To ask the Secretary of State for Health, pursuant to the oral statement of the Under- Secretary of State for Health, the hon. Member for Salford (Ms Blears), on 20 November 2001, Official Report, columns 62–66WH, if he will provide references for the well-documented histories of traditional use of herbal remedies in Europe; and if he will list those herbal products which are able to demonstrate a history of 30 years on the market.

Photo of Yvette Cooper Yvette Cooper The Parliamentary Under-Secretary of State for Health

holding answer 22 January 2002

The European Commission's proposals for a directive on the registration of traditional herbal medicinal products include provision for a positive list of herbal substances, which will include any information necessary for their safe use. Where a traditional herbal medicine was within the parameters of that positive list it would not be necessary for applicants to demonstrate evidence of traditional use. Pending negotiations on the directive, the likely timetable for the development of such a list is not yet clear.

Alternatively, under the published proposals, applicants would be able to produce bibliographic or expert evidence of traditional use for herbal medicinal products. Such products have been used extensively in the United Kingdom and elsewhere in the European Union for many years, in the form both of individual remedies made up by herbalists and of manufactured products placed on the market by companies. There is a very wide range of possible sources which, taken together as necessary, potentially could provide the required evidence. These include: authoritative literature on herbalism; the practical evidence of numerous licensed or unlicensed manufactured products on the market in many EU member states; the long-standing lists of herbal medicines accepted as traditional by regulatory authorities in a number of member states; and the testimony of recognised experts on herbalism. This last source may be particularly helpful in confirming the patterns of usage of combinations of herbal ingredients.

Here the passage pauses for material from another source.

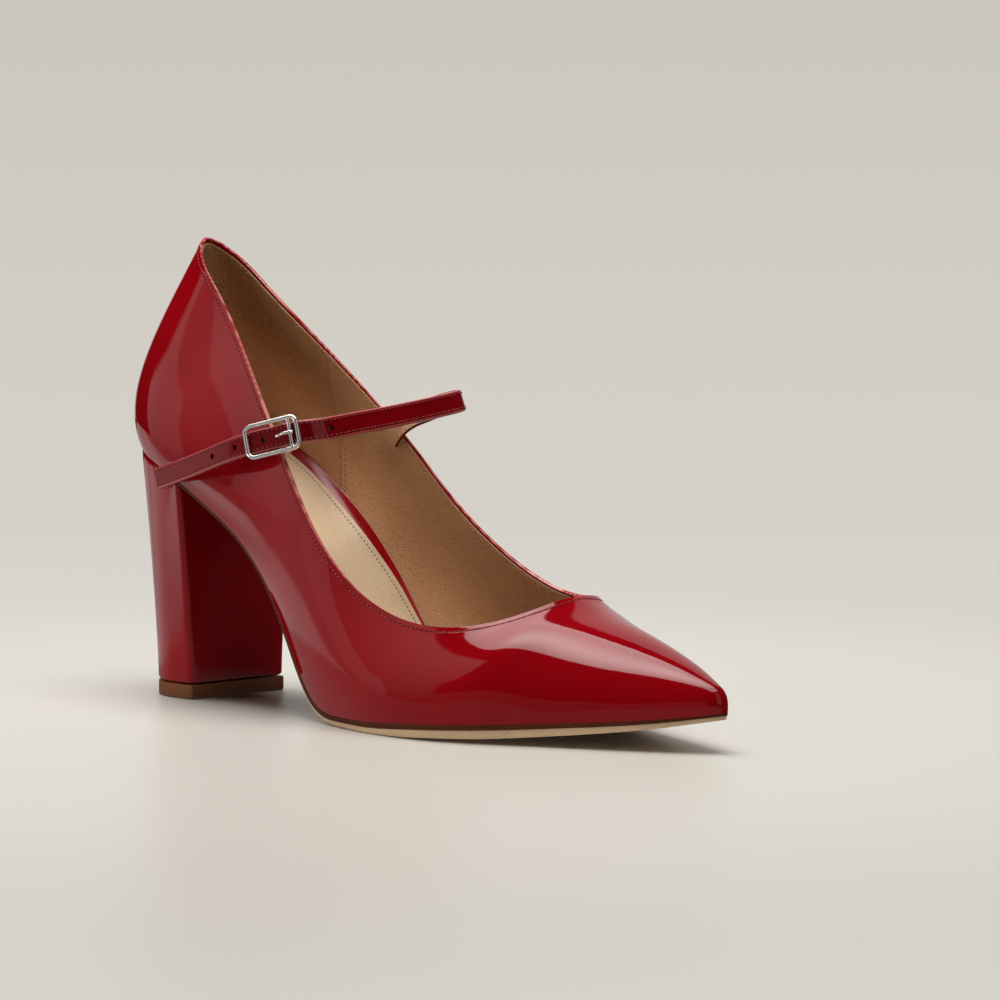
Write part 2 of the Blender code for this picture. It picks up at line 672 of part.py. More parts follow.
def build_buckle(place):
    """Rounded frame with an inner bar, and a bar under the strap for the tab."""
    half_length = (BUCKLE_LENGTH - BUCKLE_WIRE) / 2
    half_height = (BUCKLE_HEIGHT - BUCKLE_WIRE) / 2
    level = (STRAP_THICKNESS + BUCKLE_WIRE) / 2 + MEETING_GAP
    corner = BUCKLE_CORNER - BUCKLE_WIRE / 2
    path = []
    for quarter in range(4):
        turn = math.radians(90 * quarter)
        side_x = math.copysign(half_length - corner, math.cos(turn + math.pi / 4))
        side_y = math.copysign(half_height - corner, math.sin(turn + math.pi / 4))
        for step in range(CORNER_STEPS + 1):
            angle = turn + math.radians(90 / CORNER_STEPS * step)
            path.append((side_x + corner * math.cos(angle), side_y + corner * math.sin(angle)))
    outline = np.array([place.point(x, y, level) for x, y in path])
    tangents = unit(np.roll(outline, -1, axis=0) - np.roll(outline, 1, axis=0))
    wire = wire_section(BUCKLE_WIRE, FRAME_SIDES)
    sides = np.cross(tangents, place.outward)
    rings = [point + wire[:, :1] * place.outward + wire[:, 1:] * side
             for point, side in zip(outline, sides)]
    frame = solid("buckle_frame", rings, SILVER_METAL, closed_run=True)

    bar_forward = half_length - INNER_BAR_SETBACK
    under = tab_bar_level()
    beside_strap = (STRAP_WIDTH + BAR_WIRE) / 2 + MEETING_GAP
    bars = (
        [(bar_forward, -half_height, level), (bar_forward, half_height, level)],
        [(TAB_BAR_FORWARD, -half_height, level), (TAB_BAR_FORWARD, -beside_strap, under),
         (TAB_BAR_FORWARD, beside_strap, under), (TAB_BAR_FORWARD, half_height, level)],
    )
    for number, corners in enumerate(bars):
        bar = build_bar("buckle_bar_%d" % number, [place.point(*c) for c in corners], place)
        bar.hide_render = True
        bar.display_type = "WIRE"
        union = frame.modifiers.new("bar", "BOOLEAN")
        union.operation = "UNION"
        union.object = bar
    return frame


def tab_bar_level():
    """Depth of the bar under the strap, with the tab's loop between them."""
    return -(STRAP_THICKNESS / 2 + 2 * MEETING_GAP + TAB_THICKNESS + BAR_WIRE / 2)


def build_bar(name, corners, place):
    """Straight runs of wire through corners, mitred where they turn."""
    wire = wire_section(BAR_WIRE, WIRE_SIDES)
    corners = np.array(corners)
    runs = unit(np.diff(corners, axis=0))
    rings = []
    for number, corner in enumerate(corners):
        before = runs[max(number - 1, 0)]
        after = runs[min(number, len(runs) - 1)]
        mitre = unit(before + after)
        stretch = 1.0 / np.dot(mitre, after)
        side = np.cross(mitre, place.forward)
        rings.append(corner + wire[:, :1] * place.forward + wire[:, 1:] * side * stretch)
    return solid(name, rings, SILVER_METAL)


def build_prong(place):
    """Wire hooked round the inner bar, its tip resting on the strap."""
    bar = np.array(((BUCKLE_LENGTH - BUCKLE_WIRE) / 2 - INNER_BAR_SETBACK,
                    (STRAP_THICKNESS + BUCKLE_WIRE) / 2 + MEETING_GAP))
    radius = (BAR_WIRE + PRONG_WIRE) / 2 + MEETING_GAP
    path = [bar + radius * np.array((math.cos(angle), math.sin(angle)))
            for angle in np.radians(np.arange(30, 91, 20))]
    path += [np.array((bar[0] - behind * MM, STRAP_THICKNESS / 2 + outward * MM))
             for behind, outward in PRONG_SHAFT]
    points = np.array([place.point(forward, 0.0, outward) for forward, outward in path])
    across = np.array([place.up] * len(points))
    route = Route(points, across, spacing=PRONG_RING_STEP)
    return solid("buckle_prong", route.rings(wire_section(PRONG_WIRE, WIRE_SIDES)), SILVER_METAL)


def build_tab(place):
    """Narrow strip on the outer quarter, under the strap, looped round the hidden bar."""
    bar = np.array((TAB_BAR_FORWARD, tab_bar_level()))
    radius = (BAR_WIRE + TAB_THICKNESS) / 2 + MEETING_GAP
    leg = [np.array(corner) * MM for corner in TAB_LEG]
    loop = [bar + radius * np.array((math.cos(angle), math.sin(angle)))
            for angle in np.radians(np.arange(90, -151, -40))]
    points = np.array([place.point(forward, TAB_RISE, outward) for forward, outward in leg + loop])
    across = np.array([place.up] * len(points))
    route = Route(points, across, spacing=TAB_RING_STEP)
    return solid("buckle_tab", route.rings(band_section(TAB_WIDTH, TAB_THICKNESS, TAB_EDGE_CUT)),
                 STRAP_PATENT)


def main():
    for old in list(bpy.data.objects):
        bpy.data.objects.remove(old)
    last = Last()
    build_upper(last)
    build_bottom(last)
    build_heel(last)
    build_strap()
    place = BucklePlace()
    build_buckle(place)
    build_prong(place)
    build_tab(place)


main()
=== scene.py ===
import math

import bpy
import numpy as np
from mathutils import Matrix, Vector
from mathutils.bvhtree import BVHTree


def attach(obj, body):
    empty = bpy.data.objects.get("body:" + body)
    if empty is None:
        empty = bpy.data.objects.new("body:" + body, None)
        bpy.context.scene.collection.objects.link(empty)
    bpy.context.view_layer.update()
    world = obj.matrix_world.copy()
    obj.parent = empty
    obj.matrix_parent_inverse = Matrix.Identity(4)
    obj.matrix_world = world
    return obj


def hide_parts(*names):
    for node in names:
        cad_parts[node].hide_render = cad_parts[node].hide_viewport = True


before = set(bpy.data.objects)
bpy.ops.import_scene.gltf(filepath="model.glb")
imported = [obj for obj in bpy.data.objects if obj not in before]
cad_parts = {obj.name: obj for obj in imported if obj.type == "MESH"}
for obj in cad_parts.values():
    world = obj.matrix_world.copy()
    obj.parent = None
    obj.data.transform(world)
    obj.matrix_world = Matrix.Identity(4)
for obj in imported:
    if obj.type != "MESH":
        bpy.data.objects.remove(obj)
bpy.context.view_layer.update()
MM = 0.001

# ---- Room ------------------------------------------------------------------
# A pale seamless floor whose colour carries a painted pool of light, bright
# round the shoe and a little darker away from it, under soft boxes in a dim
# studio, with the camera low at the outer front.


def nodes_of(material):
    """Node tree and its Principled shader."""
    material.use_nodes = True
    return material.node_tree, material.node_tree.nodes["Principled BSDF"]


def put(tree, kind, inputs=(), **settings):
    """A node with its settings and its inputs, which are values or other nodes' outputs."""
    node = tree.nodes.new("ShaderNode" + kind)
    for name, value in settings.items():
        setattr(node, name, value)
    for name, value in dict(inputs).items():
        if isinstance(value, bpy.types.NodeSocket):
            tree.links.new(value, node.inputs[name])
        else:
            node.inputs[name].default_value = value
    return node


def ramp(tree, factor, stops, mode="EASE"):
    """Colour ramp through (place, colour) stops, its colour as the output."""
    node = put(tree, "ValToRGB", {"Fac": factor})
    node.color_ramp.interpolation = mode
    while len(node.color_ramp.elements) < len(stops):
        node.color_ramp.elements.new(0.5)
    for element, (place, colour) in zip(node.color_ramp.elements, stops):
        element.position = place
        element.color = (*colour, 1.0) if len(colour) == 3 else colour
    return node.outputs["Color"]


def sum_of(tree, operation, *values):
    """A Math node's result for values that are numbers or outputs."""
    return put(tree, "Math", dict(enumerate(values)), operation=operation).outputs[0]


def spread(tree, value, low, high, to=(0.0, 1.0), **settings):
    """The value's place between low and high, set out over another range."""
    return put(tree, "MapRange", {"Value": value, "From Min": low, "From Max": high,
                                  "To Min": to[0], "To Max": to[1]}, **settings).outputs["Result"]


def between(tree, value, low, high, soft):
    """1 between two limits and 0 outside, with a soft edge."""
    rise, fall = (spread(tree, value, *ends, interpolation_type="SMOOTHSTEP")
                  for ends in ((low - soft, low + soft), (high + soft, high - soft)))
    return sum_of(tree, "MULTIPLY", rise, fall)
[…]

Our aim on this issue would be to minimise the regulatory impact on applicants of demonstrating traditional use, consistent with complying with legal requirements. The Medicines Control Agency intends to hold dialogue with the herbal sector with a view to developing guidance or criteria which would help meet this objective. Until these discussions have taken place, we think it would be premature to attempt to define specific acceptable sources in more detail.